Being smart is a necessary part of the new model package — fashion is a business, after all — and it’s perhaps one reason Boston-raised talent like Nef and Quinlivan, who moved to Paris right after graduating from Walnut Hill, have thrived. “I always like to brag a little bit that our model base is more educated,” says Robert Casey, the owner of Maggie Inc., the Back Bay modeling agency where Quinlivan got her start. “I probably have the highest number of Harvard-educated women and men on my roster than anywhere else in the country.” Even in Boston, where the taste for models skews more traditional — more “lifestyle” versus “high fashion” — Casey says that the idea of the model just wearing the clothes is going away and more clients are requesting women who exude a specific style and personality. (It’s worth noting that the agency has two transgender women on the roster, and Casey says they’re both getting regular work.) “Being ‘model material’ is not necessarily about being pretty,” he says. “I’m always firm with girls that it’s not a beauty contest — who is the prettiest or has the best body.”
And that’s why he knew Quinlivan would make it big: Besides her distinct look, she was a very smart kid. “At heart, she’s a little geek,” he says. “She worked hard and put a great value on studying and history and intelligently harnessing her passion.” Quinlivan has said that, in fact, she often looks to model Cameron Russell as evidence that “you can be successful in fashion without having to compromise your personality and beliefs.”
Russell, who was raised in Cambridge and scouted while on a visit to New York City, earned fame as a Victoria’s Secret “angel,” walking in hundreds of runway shows. But in recent years, she’s taken on the role of fashion activist, using her platform as a model to tackle such weighty topics as campaign finance reform and the gender pay gap. In 2012, she famously gave a TED talk that’s since been viewed more than 15 million times titled “Looks Aren’t Everything: Believe Me, I’m a Model.” Modeling, says Russell, is one of the few professions where women outearn men. On one hand, that’s empowering. But it also serves as evidence that women are at their most valuable when they’re ornamental and that we’re still living in a society where how women look is worth more than what they say or do or the ideas they have.

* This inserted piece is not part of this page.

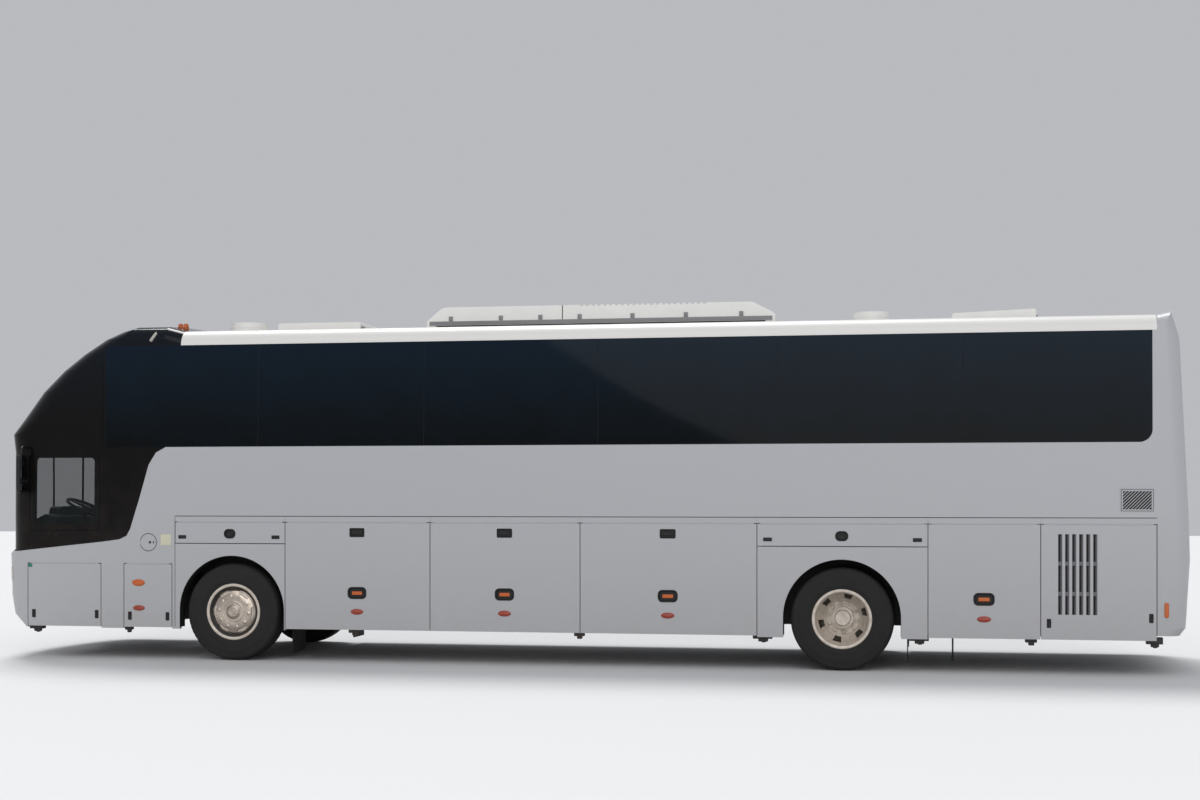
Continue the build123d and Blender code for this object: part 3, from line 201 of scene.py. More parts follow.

But thanks to models like Russell, Nef, and Quinlivan, who aim to spark conversation and keep it going — and who challenge ideals just by being themselves — that’s changing. And, more than ever, it’s personal. “Constructing myself as a trans model is an oversimplification of who I am that accentuates a specific aspect of my identity,” says Nef. “But being trans is something people get killed for, die alone for, lose jobs and housing opportunities over. It doesn’t interface with health care systems, it prevents travel; I could go on and on. It sucks for a lot of people. So if I can paint in this broad stroke that ‘Hey, I’m trans, and I am also a model and on the cover of magazines, and a couple really cool people who make clothes actually think I’m cool or pretty,’ maybe that can help someone. It helps me sometimes.”